化学物質過敏症のうち多くの原因を占めているのが、ホルムアルデヒド(formaldehyde)と揮発性有機化合物(volatile organic compound)といった室内で発生する空気汚染物質です。揮発性有機化合物の中には新建材や塗料、接着剤などの成分であるトルエンやキシレンなどが含まれています。内装材ばかりでなく家具や薬剤、外装材も油断がなりません。揮発性有機化合物は、もちろん労働安全衛生上や火災の問題も無視できませんが、室内空気汚染とそれに起因する健康被害にこそ着目すべきでしょう。

ただし、揮発性有機化合物は種類がきわめて多く、それぞれの安全性を評価し許容濃度を設定することは、非常に時間のかかることです。その中で世界保健機関は、代表的な揮発性有機化合物それぞれについてそのガイドライン値だけでなく、その総量についてもその濃度を300マイクログラム/立法メートルと提案しています。といっても、たとえばホルムアルデヒド濃度測定用サンプリング方法についても、国際標準化機構の専門組織で提案されているような状況です。

このような状況をふまえて、健康住宅研究会では、ホルムアルデヒド、トルエン、キシレン、木材保存剤、可塑剤や防蟻剤を優先取組物質とし、化学物質の放散量が少ない健康性の高い住宅を実現するよう提案しています。そして建築物を提供する側が、たとえばJASでF1と表示された合板やJISでE0規格のパーティクルボードを用いる、あるいは壁装材料協会のインテリア材料に関する自主基準(ISM)を参考にするなどして、化学物質放散の可能性の少ない材料や施工法を選択することや、入居者へ住まい方の説明をするなどの必要性を説いています。このほか、有機溶剤をなるべく用いない塗料の開発などのさまざまな取り組みがあります。

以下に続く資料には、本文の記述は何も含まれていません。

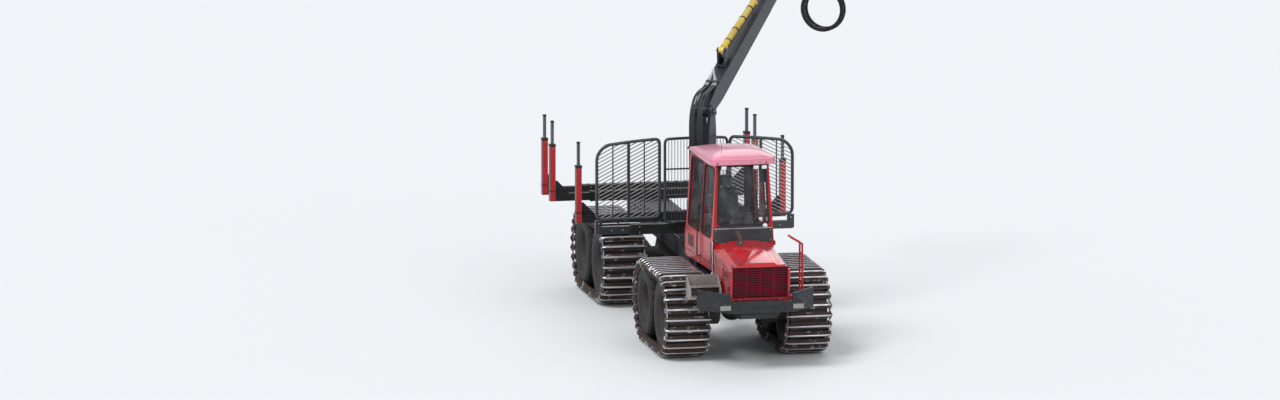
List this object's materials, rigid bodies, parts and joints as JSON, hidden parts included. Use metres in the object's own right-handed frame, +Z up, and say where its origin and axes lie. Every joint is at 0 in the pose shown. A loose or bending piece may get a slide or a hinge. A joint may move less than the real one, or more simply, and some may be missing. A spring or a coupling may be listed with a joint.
{
  "type": "forestry forwarder",
  "caption": "Articulated eight-wheel forwarder with band tracks, a cab, a slewing log crane with grapple, and a load space between widened stakes.",
  "frame": {"origin": "on the ground, on the machine's centre line, straight under the steering pin", "axes": "+X to the machine's front, +Y to its left, +Z up"},
  "size_m": [10.59, 5.5286, 5.927],
  "materials": {
    "red_paint": "glossy red paint with dust",
    "roof_paint": "sun-bleached red paint",
    "grille_paint": "dark red paint, satin",
    "frame_paint": "dark blue-grey paint, worn",
    "crane_paint": "dark blue-black paint, satin",
    "wheel_paint": "dark paint with dried mud",
    "yellow_paint": "yellow paint, glossy",
    "step_paint": "muddy grey-brown paint",
    "black_steel": "black heat-proof paint",
    "engine_iron": "oily casting",
    "track_steel": "steel polished by the ground on its lugs, rusty and muddy below",
    "rod_steel": "hard chrome",
    "tyre_rubber": "matt rubber with brown mud",
    "window_glass": "clear safety pane",
    "seat_cloth": "dark woven cloth",
    "cab_plastic": "dark moulded plastic"
  },
  "bodies": {
    "front_unit": {"front_frame": "frame_paint", "front_bumper": "frame_paint", "engine": "engine_iron", "cab_shell": "red_paint", "cab_roof": "roof_paint", "cab_windows": "window_glass", "driver_seat": "seat_cloth", "cab_console": "cab_plastic", "access_steps": "step_paint", "front_bogies": "frame_paint", "front_wheels": "wheel_paint", "front_tyres": "tyre_rubber", "front_tracks": "track_steel"},
    "cab_door": {"cab_door": "red_paint", "door_window": "window_glass"},
    "hood": {"hood": "red_paint", "grille": "grille_paint", "exhaust_stack": "black_steel"},
    "centre_joint": {"centre_joint": "frame_paint"},
    "rear_unit": {"rear_frame": "frame_paint", "rear_bogies": "frame_paint", "rear_wheels": "wheel_paint", "rear_tyres": "tyre_rubber", "rear_tracks": "track_steel", "headboard_middle": "frame_paint", "bolsters": "frame_paint"},
    "bunk_left": {"headboard_left": "frame_paint", "stakes_left": "red_paint"},
    "bunk_right": {"headboard_right": "frame_paint", "stakes_right": "red_paint"},
    "crane": {"crane_pillar": "crane_paint"},
    "inner_boom": {"inner_boom": "crane_paint"},
    "outer_boom": {"outer_boom": "crane_paint"},
    "boom_extension": {"boom_extension": "crane_paint"},
    "lift_barrel": {"lift_barrel": "crane_paint"},
    "lift_rod": {"lift_rod": "rod_steel"},
    "jib_barrel": {"jib_barrel": "yellow_paint"},
    "jib_rod": {"jib_rod": "rod_steel"},
    "tip_link": {"tip_link": "crane_paint"},
    "rotator": {"rotator": "black_steel"},
    "grapple": {"grapple_head": "crane_paint"},
    "jaw_near": {"grapple_jaw_near": "crane_paint"},
    "jaw_far": {"grapple_jaw_far": "crane_paint"},
    "grapple_barrel": {"grapple_barrel": "crane_paint"},
    "grapple_rod": {"grapple_rod": "rod_steel"}
  },
  "joints": [
    {"name": "steering", "type": "hinge", "parent": "front_unit", "child": "centre_joint", "pos_m": [0, 0, 1.045], "axis": [0, 0, 1], "range_deg": [-42, 42]},
    {"name": "frame_roll", "type": "hinge", "parent": "centre_joint", "child": "rear_unit", "pos_m": [-0.35, 0, 1.045], "axis": [-1, 0, 0], "range_deg": [-15, 15]},
    {"name": "crane_slew", "type": "hinge", "parent": "rear_unit", "child": "crane", "pos_m": [-0.56, 0, 2.12], "axis": [0, 0, 1], "range_deg": [-158, 222]},
    {"name": "boom_lift", "type": "hinge", "parent": "crane", "child": "inner_boom", "pos_m": [-0.56, 0, 3.75], "axis": [0.5299, 0.848, 0], "range_deg": [-45.5, 49.5]},
    {"name": "boom_fold", "type": "hinge", "parent": "inner_boom", "child": "outer_boom", "pos_m": [-3.5452, 1.86536, 5.42899], "axis": [-0.5299, -0.848, 0], "range_deg": [-8, 126]},
    {"name": "boom_extend", "type": "slide", "parent": "outer_boom", "child": "boom_extension", "axis": [0.8364, -0.5227, -0.165], "range_m": [-1.6, 0]},
    {"name": "link_swing", "type": "hinge", "parent": "boom_extension", "child": "tip_link", "pos_m": [-5.80353, 3.27652, 5.87462], "axis": [0.5299, 0.848, 0], "range_deg": [-45, 100]},
    {"name": "rotator_swing", "type": "hinge", "parent": "tip_link", "child": "rotator", "pos_m": [-5.80353, 3.27652, 5.59462], "axis": [-0.848, 0.5299, 0], "range_deg": [-40, 40]},
    {"name": "rotator_spin", "type": "hinge", "parent": "rotator", "child": "grapple", "pos_m": [-5.80353, 3.27652, 5.31462], "axis": [0, 0, 1], "continuous": true},
    {"name": "jaw_near_open", "type": "hinge", "parent": "grapple", "child": "jaw_near", "pos_m": [-5.90951, 3.10691, 5.05432], "axis": [-0.848, 0.5299, 0], "range_deg": [0, 50]},
    {"name": "jaw_far_open", "type": "hinge", "parent": "grapple", "child": "jaw_far", "pos_m": [-5.69754, 3.44613, 5.05432], "axis": [-0.848, 0.5299, 0], "range_deg": [-50, 0]},
    {"name": "grapple_barrel_swing", "type": "hinge", "parent": "jaw_near", "child": "grapple_barrel", "pos_m": [-5.9678, 3.01362, 5.17432], "axis": [-0.848, 0.5299, 0], "range_deg": [-50, 0]},
    {"name": "grapple_rod_slide", "type": "slide", "parent": "grapple_barrel", "child": "grapple_rod", "axis": [0.5299, 0.848, 0], "range_m": [-0.2634, 0]},
    {"name": "cab_door_swing", "type": "hinge", "parent": "front_unit", "child": "cab_door", "pos_m": [2.775, 0.56898, 2], "axis": [0, 0, -1], "range_deg": [0, 80]},
    {"name": "hood_tilt", "type": "hinge", "parent": "front_unit", "child": "hood", "pos_m": [4.275, 0, 1.23], "axis": [0, 1, 0], "range_deg": [0, 60]},
    {"name": "bunk_left_slide", "type": "slide", "parent": "rear_unit", "child": "bunk_left", "axis": [0, -1, 0], "range_m": [0, 0.33]},
    {"name": "bunk_right_slide", "type": "slide", "parent": "rear_unit", "child": "bunk_right", "axis": [0, 1, 0], "range_m": [0, 0.33]},
    {"name": "lift_barrel_swing", "type": "hinge", "parent": "crane", "child": "lift_barrel", "pos_m": [-0.80593, 0.15368, 2.33], "axis": [0.5299, 0.848, 0], "range_deg": [-2.52, 2.33]},
    {"name": "lift_rod_slide", "type": "slide", "parent": "lift_barrel", "child": "lift_rod", "axis": [-0.0823, 0.0514, 0.9953], "range_m": [-0.3008, 0.3271]},
    {"name": "jib_barrel_swing", "type": "hinge", "parent": "inner_boom", "child": "jib_barrel", "pos_m": [-1.35798, 0.49863, 4.68076], "axis": [-0.5299, -0.848, 0], "range_deg": [-0.29, 1.55]},
    {"name": "jib_rod_slide", "type": "slide", "parent": "jib_barrel", "child": "jib_rod", "axis": [-0.7938, 0.496, 0.3519], "range_m": [-0.0448, 0.6754]}
  ],
  "couplings": [
    {"joint": "lift_barrel_swing", "follows": "boom_lift", "ratio": -0.04688},
    {"joint": "lift_rod_slide", "follows": "boom_lift", "m_per_rad": 0.3763},
    {"joint": "jib_barrel_swing", "follows": "boom_fold", "ratio": 0.01073},
    {"joint": "jib_rod_slide", "follows": "boom_fold", "m_per_rad": 0.30623},
    {"joint": "jaw_far_open", "follows": "jaw_near_open", "ratio": -1},
    {"joint": "grapple_barrel_swing", "follows": "jaw_near_open", "ratio": -1},
    {"joint": "grapple_rod_slide", "follows": "jaw_near_open", "m_per_rad": -0.30073}
  ]
}
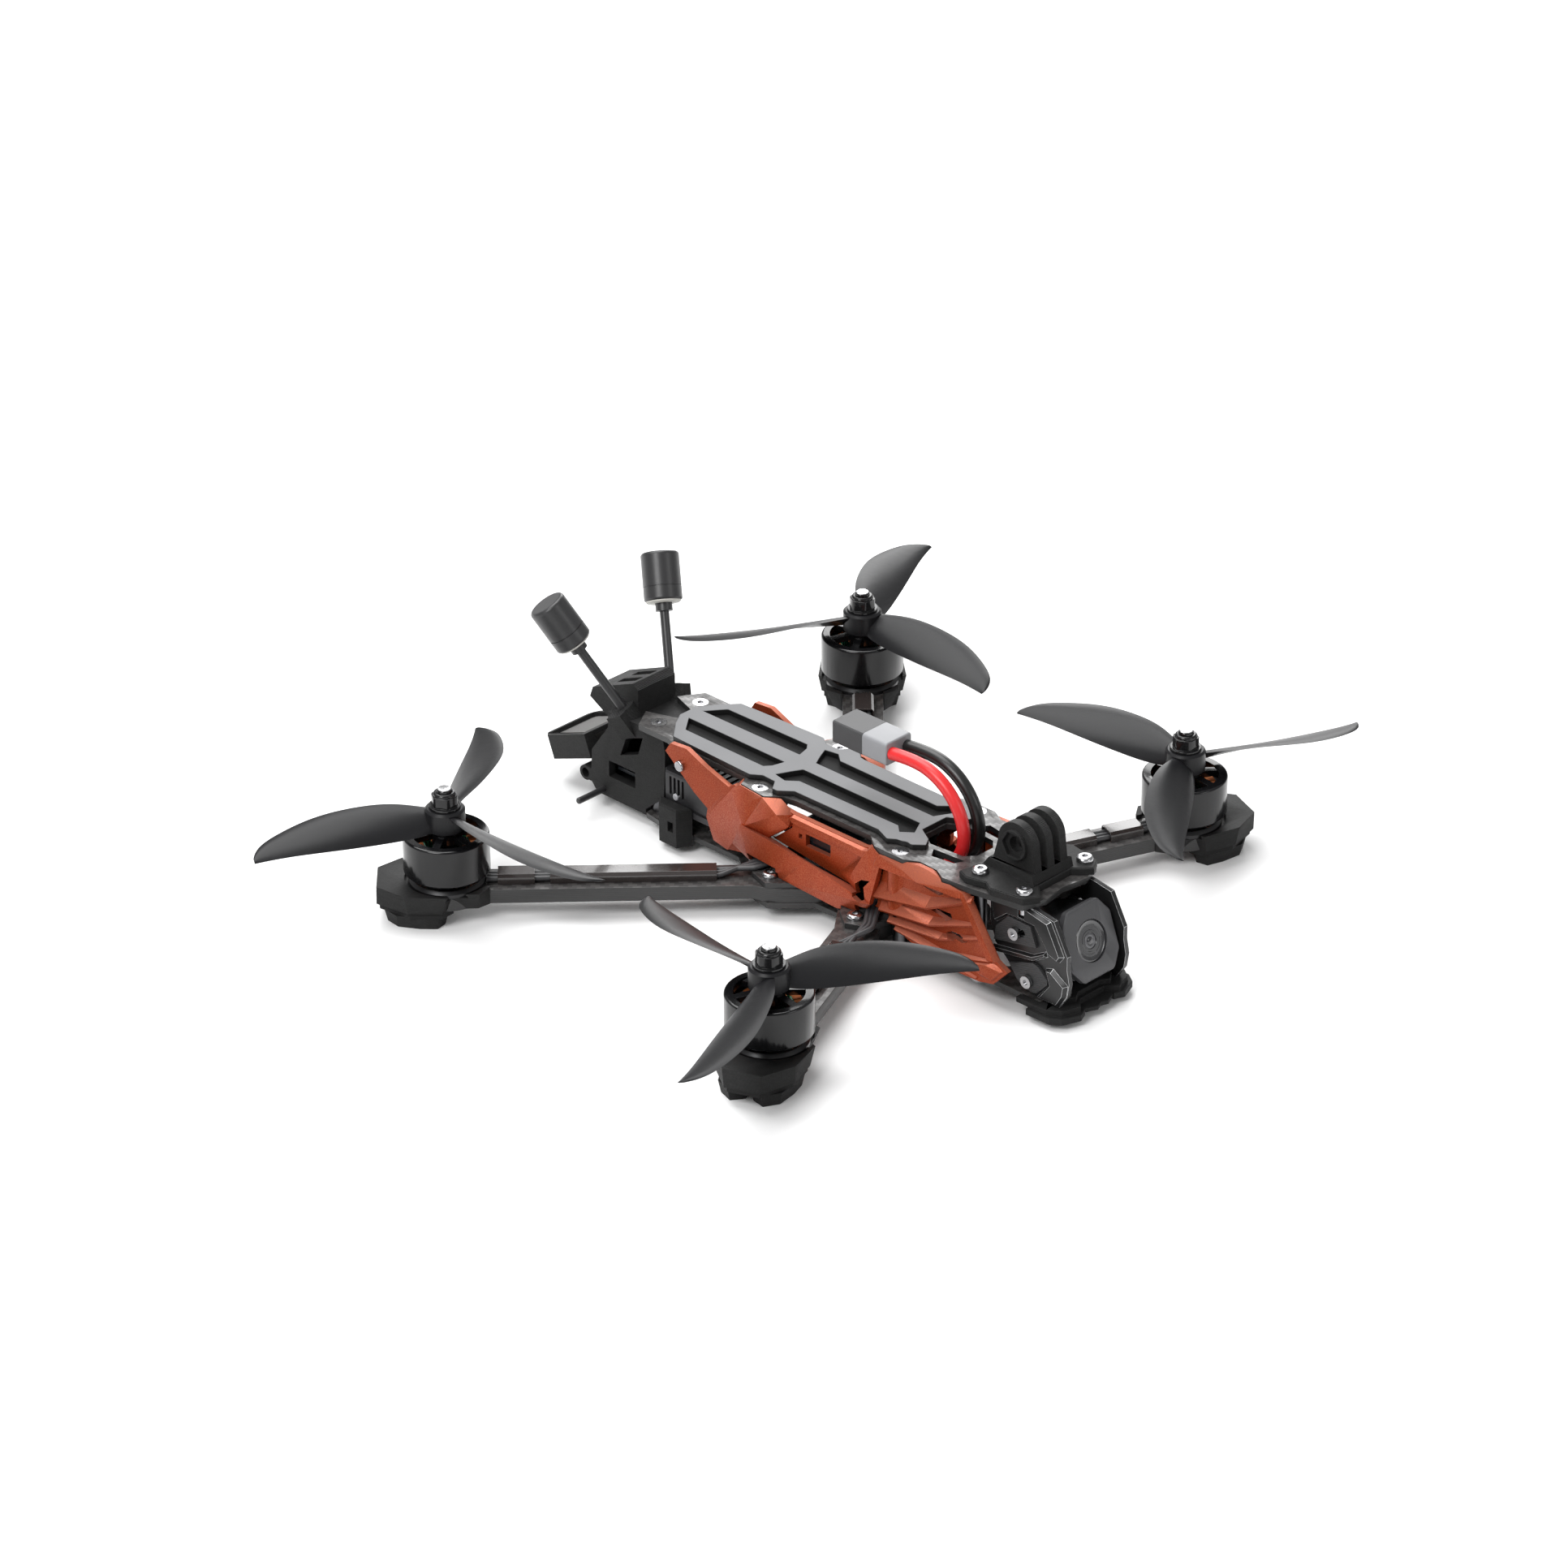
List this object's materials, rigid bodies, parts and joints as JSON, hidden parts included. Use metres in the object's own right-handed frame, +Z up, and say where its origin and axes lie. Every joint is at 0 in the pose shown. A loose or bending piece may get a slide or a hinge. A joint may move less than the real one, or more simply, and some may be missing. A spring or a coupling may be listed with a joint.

化学物質の毒性について、急性毒性に関しては最もよく調べられています。そのほか発ガン性、慢性毒性、催奇形性(teratogenesis)なども科学的および医学的に研究されています。ところがアレルギーに関する毒性や、化学物質過敏症に対する毒性情報は今のところ十分ではありません。「塩ビ壁紙に含まれる難燃剤や防カビ剤の健康への影響は?」と尋ねられても、なかなか正確に答えられないのは残念です。